Steve Clayton, Head of Equity Funds at Hargreaves Lansdown: “NatWest acknowledge that there is a gloomy case that can be made about the outlook as rising interest rates and high utility bills bite, but their customers are so far resilient. Bad debt losses were just 0.09% of the loan book and much of that was assumptions about what’s coming next, rather than loans that have already soured.
“Capital strength is rebuilt to the point where NatWest is to start an £800mn share buyback programme, and pay a final dividend of 10p per share. NatWest’s total capital distributions last year were equivalent to 53p per share. Core Tier 1 equity now stands at 14.2%, despite a hit to the funding of the pension scheme.
“All well and good, but NatWest are also suggesting that margins will expand no further from here. With the stock having stormed 20% higher so far this year, some will be expecting more than that from the group. That explains the sharp tumble the shares have taken this morning, down almost 9% in early trade.”
Richard Hunter, Head of Markets at interactive investor: “NatWest finished its year in fine style, buoyed by an embarrassment of riches which further strengthen its financial position.
“The current economic backdrop is one to which the bank is suited, being largely exposed to a UK economy where rising interest rates are in force and where bad debts remain low and containable, despite any constraints on the consumer. At the same time, the group’s mortgage growth remains strong, higher trading volumes have made a notable impact and any disappointments from the third quarter update have simply been swept away.
“Overall income rose by 25% to £13.16 billion, which was slightly ahead of expectations. Pre-tax profit was in line with forecasts, showing an increase of 34% to £5.1 billion.
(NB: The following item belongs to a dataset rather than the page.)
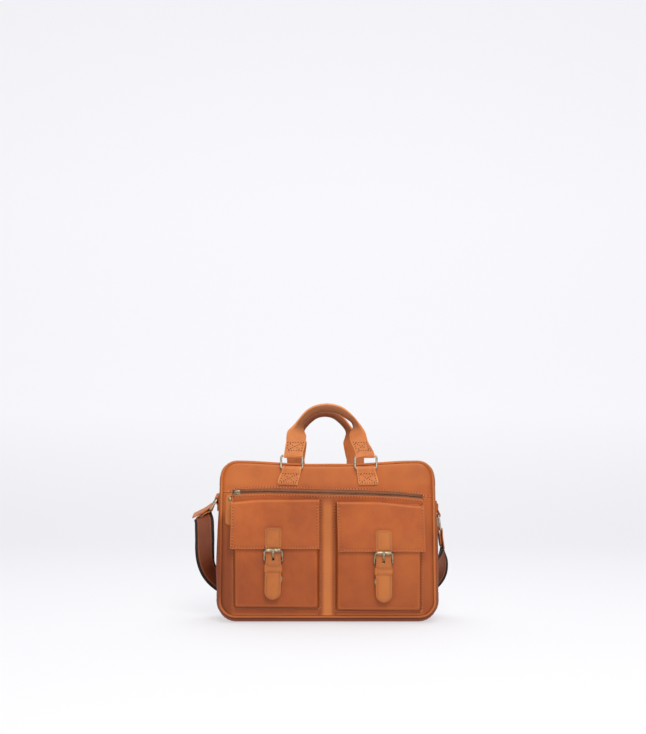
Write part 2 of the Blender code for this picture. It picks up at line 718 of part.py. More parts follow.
def make_prong(name, heel, top, metal, parent):
    """Curled round the heel bar, through the strap's hole, and resting on the roller."""
    thick = 1.1 * MM
    curl = WIRE_R + 0.4 * MM + thick / 2
    angles = [math.radians(a) for a in range(-150, 91, 30)]
    points = [heel + curl * Vector((0, math.cos(a), math.sin(a))) for a in angles]
    face = top.y - ROLLER_R - 0.35 * MM - thick / 2
    exit_y = STRAP_FRONT_Y - 0.8 * MM
    points.append(Vector((heel.x, STRAP_BACK_Y, heel.z + 4.2 * MM)))
    points.append(Vector((heel.x, exit_y, heel.z + 6.3 * MM)))
    points.append(Vector((heel.x, exit_y * 0.5 + face * 0.5, heel.z + 10.5 * MM)))
    points.append(Vector((heel.x, face + 0.6 * MM, top.z - 5.5 * MM)))
    points.append(Vector((heel.x, face, top.z - 2.5 * MM)))
    points.append(Vector((heel.x, face, top.z + 2 * MM)))
    across = [Vector((1, 0, 0))] * len(points)
    shape = strap_section(3.6 * MM, thick)
    sweep(name, points, across, lambda i: shape, metal, parent)


# ---------------------------------------------------------------- handles
def wire_ring(name, bar, along, down, half, tall, metal, parent):
    """A rectangular ring of round wire. bar is the middle of its first bar, and down leads to its other bar."""
    corner = 3.4 * MM
    points = []
    middle = bar + down * tall / 2
    for a, b in rounded_box_outline(half, tall / 2, corner, 4):
        points.append(middle + along * a + down * b)
    normal = along.cross(down)
    across = [normal] * len(points)
    return sweep(name, points, across, lambda i: round_section(RING_WIRE_R), metal, parent, True)


def folded_path(bar, lead, out, long_leg, short_leg, closeness, thick=LEATHER):
    """The middle line of leather folded over a bar. lead points from the bar along the legs, out is the
    side of the long leg, and closeness is half the distance between the middles of the two legs."""
    radius = RING_WIRE_R + 0.45 * MM + thick / 2
    far = [bar + lead * long_leg + out * closeness, bar + lead * 9 * MM + out * closeness]
    turn = []
    for k in range(7):
        a = math.radians(-10 + 200 * k / 6)
        turn.append(bar + radius * (out * math.cos(a) - lead * math.sin(a)))
    near = [bar + lead * 9 * MM - out * closeness, bar + lead * short_leg - out * closeness]
    return far + turn + near


def make_chape(name, x, axis_z, face, finish, front_leg=29 * MM):
    """Leather folded over a ring's lower bar and sewn to a panel. face is -1 for the front panel, +1 for the back."""
    bar = Vector((x, -face * RING_AXIS_Y, axis_z))
    points = folded_path(bar, Vector((0, 0, -1)), Vector((0, face, 0)), front_leg, 24 * MM, 1.25 * MM)
    push_back = Vector((0, -face * (-RING_AXIS_Y + FRONT - LEATHER / 2 - 1.25 * MM - 0.5 * MM), 0))
    points = [p + push_back if i < 2 or i > len(points) - 3 else p for i, p in enumerate(points)]
    across = [Vector((1, 0, 0))] * len(points)
    wide = HANDLE_WIDTH

    def section(i):
        flare = 3.2 * MM if i == 0 else 0
        return strap_section(wide + flare, LEATHER)

    return sweep(name, points, across, section, finish)


def handle_path(centre, foot, top, y, bar_z):
    """The middle line of a handle's leather from one folded end to the other, and each point's width,
    thickness and roundness from 0, flat, to 1, round."""
    bar = Vector((0, y, bar_z))
    face = -1 if y < 0 else 1
    apart = 1.25 * MM  # from the handle's plane to the middle of each folded layer
    fold = folded_path(bar, Vector((0, 0, 1)), Vector((0, face, 0)), 9 * MM, 20 * MM, apart)[1:]
    half = [(Vector((-foot, p.y, p.z)), HANDLE_WIDTH, LEATHER, 0.0) for p in reversed(fold)]
    rise = top - bar_z
    shape = [
        (0.24, 0.950, 34.5, 2.2, 0.0),
        (0.33, 0.905, 35.5, 3.8, 0.1),
        (0.42, 0.865, 36.0, 5.4, 0.15),
        (0.53, 0.815, 32.0, 8.5, 0.4),
        (0.62, 0.775, 21.0, 13.0, 0.8),
    ]
    for up, out, wide, thick, roundness in shape:
        lift = apart * min(1, 1.32 * (1 - up))
        at = Vector((-foot * out, y + face * lift, bar_z + rise * up))
        half.append((at, wide * MM, thick * MM, roundness))
    turn_x, turn_z = foot * 0.745, bar_z + rise * 0.70
    for k in range(1, 8):
        a = math.radians(90 * k / 7)
        at = Vector((-turn_x * math.cos(a) if k < 7 else 0, y, turn_z + (top - turn_z) * math.sin(a)))
        half.append((at, 2 * GRIP_R, 2 * GRIP_R, 1.0))
    whole = half + [(Vector((-p.x, p.y, p.z)), w, t, r) for p, w, t, r in reversed(half[:-1])]
    return [(p + Vector((centre, 0, 0)), w, t, r) for p, w, t, r in whole]


def handle_section(wide, thick, roundness, count=10):
    """A shape between a flat strap and a circle."""
    power = 2 / (8 - 6 * roundness)
    found = []
    for k in range(count):
        a = math.tau * (k + 0.5) / count
        c, s = math.cos(a), math.sin(a)
        across = math.copysign(abs(c) ** power, c) * wide / 2
        found.append((across, math.copysign(abs(s) ** power, s) * thick / 2))
    return found


def make_handle(name, centre, foot, top, y, bar_z, parent):
    path = handle_path(centre, foot, top, y, bar_z)
    points = [p for p, _, _, _ in path]
    depth = Vector((0, 1, 0))
    widths = [depth.cross(along) for along in directions(points)]
    widths = [w if p.z > bar_z + 12 * MM else Vector((1, 0, 0)) for w, p in zip(widths, points)]
    fixed = []
    for w in widths:
        if abs(w.x) < 1e-6 and abs(w.z) < 1e-6:
            w = Vector((1, 0, 0))
        keep = fixed[-1] if fixed else Vector((1, 0, 0))
        fixed.append(-w if w.dot(keep) < 0 else w.copy())
    shapes = [handle_section(w, t, r) for _, w, t, r in path]
    return sweep(name, points, fixed, lambda i: shapes[i], light_leather(), parent)


def make_handle_set(place, face, foot, top, centre, axis_z):
    y = -face * RING_AXIS_Y
    axis = pivot(f"{place}_rings_hinge", Vector((centre, y, axis_z)))
    for name, side in SIDES.items():
        x = centre + side * foot
        make_chape(f"{place}_chape_{name}", x, axis_z, face, light_leather())
        bar = Vector((x, y, axis_z))
        ring = f"{place}_ring_{name}"
        wire_ring(ring, bar, Vector((1, 0, 0)), Vector((0, 0, 1)), RING_HALF, RING_TALL, antique_metal(), axis)
    bar_z = axis_z + RING_TALL
    swing = pivot(f"{place}_handle_hinge", Vector((centre, y, bar_z)))
    make_handle(f"{place}_handle", centre, foot, top, y, bar_z, swing)


# ---------------------------------------------------------------- shoulder strap
def side_frame(side):
    """The middle of a side ring's first bar, the bar's direction, and the directions of the ring and of the
    strap's end loop away from it."""
    left = side < 0
    bar = Vector((side * SIDE_BAR_X, 0, LEFT_BAR_Z if left else RIGHT_BAR_Z))
    turn = Matrix.Rotation(LEFT_ROLL if left else 0.0, 3, "X")
    swings = (LEFT_SWING, LEFT_LOOP_SWING) if left else (RIGHT_SWING, RIGHT_SWING)
    down, lead = [turn @ Vector((side * math.sin(a), 0, -math.cos(a))) for a in swings]
    return bar, turn @ Vector((0, 1, 0)), down, lead


def make_side_ring(name, side):
    bar, along, down, lead = side_frame(side)
    finish = light_leather()
    up = along.cross(Vector((side, 0, 0))) * -1
    if (up.z > 0) == (side < 0):
        up.negate()
    legs = folded_path(bar, up, Vector((side, 0, 0)), 22 * MM, 27 * MM, 1.25 * MM)
    inward = Vector((-side * 1.4 * MM, 0, 0))
    legs = [p + inward if i < 2 or i > len(legs) - 3 else p for i, p in enumerate(legs)]
    across = [along] * len(legs)
    sweep(f"side_tab_{name}", legs, across, lambda i: strap_section(34 * MM, LEATHER), finish)
    hinge = pivot(f"side_ring_{name}_hinge", bar)
    wire_ring(f"side_ring_{name}", bar, along, down, SIDE_RING_HALF, SIDE_RING_TALL, antique_metal(), hinge)
    far_bar = bar + down * SIDE_RING_TALL
    out = along.cross(lead) * side
    if out.x * side < 0:
        out.negate()
    closeness = 1.3 * MM if side < 0 else 2.3 * MM
    reach = 33 * MM if side < 0 else 37 * MM
    legs = folded_path(far_bar, lead, out, reach, reach - 5 * MM, closeness)
    sweep(f"strap_loop_{name}", legs, [along] * len(legs), lambda i: strap_section(34 * MM, LEATHER), finish, hinge)


def strap_route():
    """The shoulder strap's middle line, in millimetres, with the direction of its width at each point:
    from under the left end loop, down past the side, behind the bag, and up to the right ring."""
    return [
        ((-235.7, 9.5, 192.4), (0.89, -0.09, 0.44)),
        ((-233.5, -6, 189.6), (0.93, -0.05, 0.36)),
        ((-230.5, -16.5, 183.5), (0.98, 0, 0.2)),
        ((-229.5, -21, 172), (1, 0, 0)),
        ((-229, -21, 152), (1, 0, 0)),
        ((-229.5, -17, 130), (0.97, 0.1, 0.2)),
        ((-229, -4, 108), (0.85, 0.25, 0.45)),
        ((-226, 20, 88), (0.6, 0.3, 0.72)),
        ((-217, 46, 70), (0.42, 0.25, 0.87)),
        ((-196, 68, 52), (0.35, 0.2, 0.9)),
        ((-165, 84, 38), (0.25, 0.1, 0.95)),
        ((-128, 94, 28), (0.12, 0, 1)),
        ((-85, 99, 23.5), (0, 0, 1)),
        ((-30, 101, 23), (0, 0, 1)),
        ((20, 101, 22), (0, 0, 1)),
        ((70, 99, 22), (0, 0, 1)),
        ((112, 95, 25), (-0.1, 0, 1)),
        ((150, 89, 33), (-0.25, 0, 0.95)),
        ((181, 80, 45), (-0.45, -0.05, 0.87)),
        ((206, 73, 62), (-0.65, -0.15, 0.7)),
        ((219.5, 60, 80), (-0.58, -0.5, 0.62)),
        ((223.5, 42, 96), (-0.4, -0.8, 0.45)),
        ((221, 21, 110), (-0.15, -0.97, 0.1)),
        ((217.8, 2, 125), (0, -1, 0)),
        ((214.8, 0, 147), (0, -1, 0)),
    ]


def make_shoulder_strap():
    route = strap_route()
    count = 100
    points = smooth_path([Vector(p) * MM for p, _ in route], count)
    reach = [0.0]
    marks = [0.0]
    for a, b in zip(points, points[1:]):
        reach.append(reach[-1] + (b - a).length)
    places = [Vector(p) * MM for p, _ in route]
    for a, b in zip(places, places[1:]):
        marks.append(marks[-1] + (b - a).length)
    widths = []
    for at in reach:
        goal = at * marks[-1] / reach[-1]
        k = max(i for i in range(len(marks) - 1) if marks[i] <= goal + 1e-9)
        share = (goal - marks[k]) / (marks[k + 1] - marks[k])
        widths.append(Vector(route[k][1]).lerp(Vector(route[k + 1][1]), min(share, 1)))
    for _ in range(6):
        between = [(a + b * 2 + c) / 4 for a, b, c in zip(widths, widths[1:], widths[2:])]
        widths = [widths[0], *between, widths[-1]]
    black, tan = ribbon_section(WEBBING_WIDTH, WEBBING_THICK), ribbon_section(STRIP_WIDTH, WEBBING_THICK, 3)
    sweep("shoulder_webbing", points, widths, lambda i: black, black_webbing())
    rise = WEBBING_THICK + 2 * GAP
    inner = slice(3, count - 3)
    sweep("shoulder_leather", points[inner], widths[inner], lambda i: tan, tan_leather(), push=rise)
    return points


def make_adjuster(points):
    """The sliding loop that the strap runs through, behind the bag."""
    behind = [p for p in points if p.y > 90 * MM]
    at = min(behind, key=lambda p: abs(p.x + 50 * MM))
    outer = rounded_box_outline(21.5 * MM, 4.6 * MM, 3 * MM, 3)
    inner = rounded_box_outline(19 * MM, 2.6 * MM, 1.5 * MM, 3)
    half = 4 * MM
    centre_y = at.y - 1 * MM
    rings = []
    for shape, x in ((outer, -half), (outer, half), (inner, half), (inner, -half)):
        rings.append([Vector((at.x + x, centre_y + b, at.z + a)) for a, b in shape])
    add("strap_adjuster", *skin(rings, closed=True), antique_metal())


def main():
    clear_scene()
    leather = tan_leather()
    make_gussets(leather)
    make_piping(leather)
    make_panels(leather)
    make_inside()
    make_front_zip()
    make_main_zip()
    for name, side in SIDES.items():
        drop = RIGHT_DROP if side > 0 else 0.0
        make_pocket(name, side, drop)
        crease = make_flap(name, side, drop)
        make_closure(name, STRAP_CENTRES[name], drop, crease, -side)
        make_side_ring(name, side)
    make_handle_set("front", -1, FRONT_FOOT, FRONT_HANDLE_TOP, FRONT_CENTRE, FRONT_AXIS_Z)
    make_handle_set("rear", 1, REAR_FOOT, REAR_HANDLE_TOP, REAR_CENTRE, REAR_AXIS_Z)
    make_adjuster(make_shoulder_strap())


main()
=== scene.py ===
"""The looks of the leather briefcase: soft leather, stitching, zips, buckles, handles and shoulder strap."""

import json
import math

import bmesh
import bpy
import numpy as np
from mathutils import Matrix, Vector, noise
from mathutils.bvhtree import BVHTree


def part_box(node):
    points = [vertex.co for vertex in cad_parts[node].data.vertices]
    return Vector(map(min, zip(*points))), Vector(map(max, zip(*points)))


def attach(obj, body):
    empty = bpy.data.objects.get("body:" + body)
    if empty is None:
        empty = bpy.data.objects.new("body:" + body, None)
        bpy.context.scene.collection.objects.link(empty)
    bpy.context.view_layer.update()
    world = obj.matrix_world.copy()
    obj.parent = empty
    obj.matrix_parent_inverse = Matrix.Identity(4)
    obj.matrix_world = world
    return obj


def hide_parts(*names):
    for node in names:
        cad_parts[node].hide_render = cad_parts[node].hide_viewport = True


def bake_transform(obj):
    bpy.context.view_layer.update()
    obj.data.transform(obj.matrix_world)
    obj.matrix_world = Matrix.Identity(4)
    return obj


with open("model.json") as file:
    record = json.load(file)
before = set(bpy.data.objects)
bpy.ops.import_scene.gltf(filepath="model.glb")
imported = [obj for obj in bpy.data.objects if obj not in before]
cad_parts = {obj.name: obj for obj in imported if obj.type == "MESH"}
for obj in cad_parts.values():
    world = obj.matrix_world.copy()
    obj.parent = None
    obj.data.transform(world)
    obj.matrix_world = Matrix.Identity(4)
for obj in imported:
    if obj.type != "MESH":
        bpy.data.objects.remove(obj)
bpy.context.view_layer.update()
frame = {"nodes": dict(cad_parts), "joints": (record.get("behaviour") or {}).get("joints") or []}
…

This was achieved despite a hit of £1 billion related to its withdrawal from the Republic of Ireland as well as an impairment charge of £337 million, which compares to a release of £1.3 billion last year. The provision leaves much scope to combat potential customer default and at the group’s own admission, is towards the end of the most pessimistic scenario, which could augur well in future if this level of bad loans does not materialise.
“At the same time, for the most part the key metrics remain in fine shape. Net Interest Margin rose to 2.85% from 2.3% the previous year (and was at 3.2% for the fourth quarter), Net Interest Income grew 31% and the Return on Tangible Equity spiked to 12.3% from a previous figure of 9.4%. The balance sheet is typically robust, with a stable capital cushion, or CET1 ratio, of 14.2%, while the Liquidity Coverage Ratio is also well in excess of the required level at 145%.
“The group has also been targeting costs and an overall reduction of 2.9% is line with its target. Coupled with the bounce in revenues, the cost/income ratio now stands at 55.5%, down from 69.9% last year, with a target for this year of under 52% and then 50% longer term. Indeed, in terms of outlook NatWest is aiming to build on its strong momentum, with aims for the current year of between 14% and 16% for ROTE, 3.2% NIM and overall income of £14.8 billion.
“In the meantime, the boost to profits has also enabled some financial largesse to be bestowed on NatWest’s shareholders. Of particular note is the announcement of a share buyback programme of £800 million, well in excess of an expected number nearer to £730 million, while the dividend has also been increased, leading to a projected ordinary yield of 4.4%, a figure which is turbocharged to 9.9% if the recent special dividend is included.
“The remaining government stake of around 46% is something of an overhang for the shares, although the commitment to continue to whittle it down further has already been declared. Indeed, in these circumstances such demands on the bank’s capital are ones which it can comfortably cater for. Elsewhere, the economic outlook in the UK, which could yet deteriorate towards a recessionary environment, would put more pressure on the banks’ customers, for both individuals and companies alike.
“Even so, for the moment NatWest is delivering across the board, while also remaining prudent in the use of its excess capital. The share price has reflected improving prospects, having risen by 17% over the last year, as compared to a gain of 6.3% for the wider FTSE100.
“A slightly perplexing reaction has hit the shares in early trade, perhaps in light of some profit taking after the share price spike of 24% over the last three months, while a weaker market generally is also clouding sentiment. However, over two years the shares have jumped by almost 60% and the market consensus of the shares as a buy is indicative of the appreciation investors have for the progress the once-beleaguered group is making.”